Archives of the TeradataForum
Message Posted: Thu, 03 Aug 2006 @ 17:26:44 GMT
Subj: | | Re: Recommendations from Statistics Wizard |
|
From: | | Dieter Noeth |
Martin Barrow:
| Does anyone know where is the sampling rate is held, nothing obvious in the dbs control settings? | |
It's stored in dbscontrol, but it's one of the Internal fields:
46. CollectStatsSample = 2 (percent)
46. The recommended sample size used by Collect Statistics when
run in the sampling mode (USING SAMPLE syntax). Actual size
may be higher if data skew is detected. Size is specified as
as a percentage from 1 to 99.
| I presume that the sampling also has an impact on the min and max values that the stats usual gather for the column? | |
Those values might change, that's why you should compare full/sample stats (and explains), if there are too many differences...

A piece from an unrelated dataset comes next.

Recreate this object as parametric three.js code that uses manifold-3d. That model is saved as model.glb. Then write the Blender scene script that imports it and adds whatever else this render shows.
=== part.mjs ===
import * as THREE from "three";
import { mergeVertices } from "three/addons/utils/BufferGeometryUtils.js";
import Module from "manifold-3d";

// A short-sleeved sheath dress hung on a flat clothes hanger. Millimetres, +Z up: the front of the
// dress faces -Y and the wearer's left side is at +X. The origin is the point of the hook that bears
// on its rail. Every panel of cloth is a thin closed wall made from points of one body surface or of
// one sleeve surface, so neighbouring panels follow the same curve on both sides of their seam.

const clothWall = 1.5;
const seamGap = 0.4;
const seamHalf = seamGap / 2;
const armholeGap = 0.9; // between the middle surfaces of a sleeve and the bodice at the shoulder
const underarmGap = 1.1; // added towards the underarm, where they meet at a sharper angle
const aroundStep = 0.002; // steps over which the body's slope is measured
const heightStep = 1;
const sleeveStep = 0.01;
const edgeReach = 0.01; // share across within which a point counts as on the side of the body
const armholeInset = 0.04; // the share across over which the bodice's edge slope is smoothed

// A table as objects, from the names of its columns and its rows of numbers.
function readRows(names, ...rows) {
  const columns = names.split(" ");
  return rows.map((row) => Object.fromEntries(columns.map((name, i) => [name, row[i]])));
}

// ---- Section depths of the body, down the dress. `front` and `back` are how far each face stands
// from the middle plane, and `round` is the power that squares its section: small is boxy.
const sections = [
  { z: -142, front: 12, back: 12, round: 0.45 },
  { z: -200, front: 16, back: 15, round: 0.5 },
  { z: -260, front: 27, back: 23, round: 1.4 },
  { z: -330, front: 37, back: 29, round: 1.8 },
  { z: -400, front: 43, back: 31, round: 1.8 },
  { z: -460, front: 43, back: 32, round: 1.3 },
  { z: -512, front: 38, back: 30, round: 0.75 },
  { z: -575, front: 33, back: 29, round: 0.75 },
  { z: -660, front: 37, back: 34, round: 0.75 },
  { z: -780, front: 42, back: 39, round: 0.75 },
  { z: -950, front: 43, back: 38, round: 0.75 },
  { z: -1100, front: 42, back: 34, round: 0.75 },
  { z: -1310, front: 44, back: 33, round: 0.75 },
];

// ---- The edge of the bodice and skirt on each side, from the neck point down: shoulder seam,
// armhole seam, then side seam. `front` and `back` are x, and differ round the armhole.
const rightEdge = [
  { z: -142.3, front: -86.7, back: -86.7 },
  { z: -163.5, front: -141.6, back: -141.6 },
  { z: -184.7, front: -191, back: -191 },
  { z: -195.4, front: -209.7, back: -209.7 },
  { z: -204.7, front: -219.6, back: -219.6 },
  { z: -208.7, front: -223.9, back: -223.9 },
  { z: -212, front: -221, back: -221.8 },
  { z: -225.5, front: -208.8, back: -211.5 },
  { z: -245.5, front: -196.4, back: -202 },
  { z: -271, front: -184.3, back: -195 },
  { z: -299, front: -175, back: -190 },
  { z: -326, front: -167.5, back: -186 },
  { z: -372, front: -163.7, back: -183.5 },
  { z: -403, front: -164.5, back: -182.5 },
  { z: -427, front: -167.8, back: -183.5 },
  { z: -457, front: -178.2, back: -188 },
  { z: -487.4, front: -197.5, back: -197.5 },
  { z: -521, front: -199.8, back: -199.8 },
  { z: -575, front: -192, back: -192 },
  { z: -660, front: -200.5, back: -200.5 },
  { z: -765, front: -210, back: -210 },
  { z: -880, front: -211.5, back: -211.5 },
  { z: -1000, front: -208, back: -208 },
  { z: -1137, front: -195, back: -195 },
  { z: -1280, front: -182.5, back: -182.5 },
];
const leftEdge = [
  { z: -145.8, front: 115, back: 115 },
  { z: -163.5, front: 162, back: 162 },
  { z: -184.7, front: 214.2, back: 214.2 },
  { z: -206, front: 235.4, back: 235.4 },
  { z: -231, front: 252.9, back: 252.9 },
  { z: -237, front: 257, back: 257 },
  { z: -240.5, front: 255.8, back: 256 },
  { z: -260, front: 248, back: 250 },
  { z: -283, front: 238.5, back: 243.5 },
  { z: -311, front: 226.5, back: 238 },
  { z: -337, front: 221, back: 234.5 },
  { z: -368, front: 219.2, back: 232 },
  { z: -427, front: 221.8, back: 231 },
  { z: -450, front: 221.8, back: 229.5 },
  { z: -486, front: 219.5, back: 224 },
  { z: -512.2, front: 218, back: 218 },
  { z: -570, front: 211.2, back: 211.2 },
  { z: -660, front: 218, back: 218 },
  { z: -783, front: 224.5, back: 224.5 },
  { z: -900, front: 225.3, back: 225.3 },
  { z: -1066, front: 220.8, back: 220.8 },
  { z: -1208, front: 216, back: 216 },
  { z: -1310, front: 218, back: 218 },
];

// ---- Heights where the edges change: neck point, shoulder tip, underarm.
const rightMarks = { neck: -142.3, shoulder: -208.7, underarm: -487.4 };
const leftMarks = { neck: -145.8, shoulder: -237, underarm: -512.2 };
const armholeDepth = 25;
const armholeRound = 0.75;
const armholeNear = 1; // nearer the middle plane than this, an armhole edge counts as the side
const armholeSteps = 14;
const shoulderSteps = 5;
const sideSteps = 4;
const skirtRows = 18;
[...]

| For info, the table being used is a 6.5 billion row table and the column having the stats amended is a PPI column for the
table. | |
Never ever collect sample stats on the partitioning column. Sample stats are not on a SAMPLE, it simply starts a full table scan. But rows in
a PPI table are sorted by the partitioning column: e.g. if you partition by date, your table holds 2 years and the sample stops after 2 percent,
then only the first 2 weeks where scanned, i've learned that the hard way :-(
At least in V2R6.1 a sample on the pseudo column PARTITION will be silently converted to full stats, but i just checked it on the partitioning
column and it's still doing that stupid sample. I'd prefer an error message, disallowing it.
Dieter
|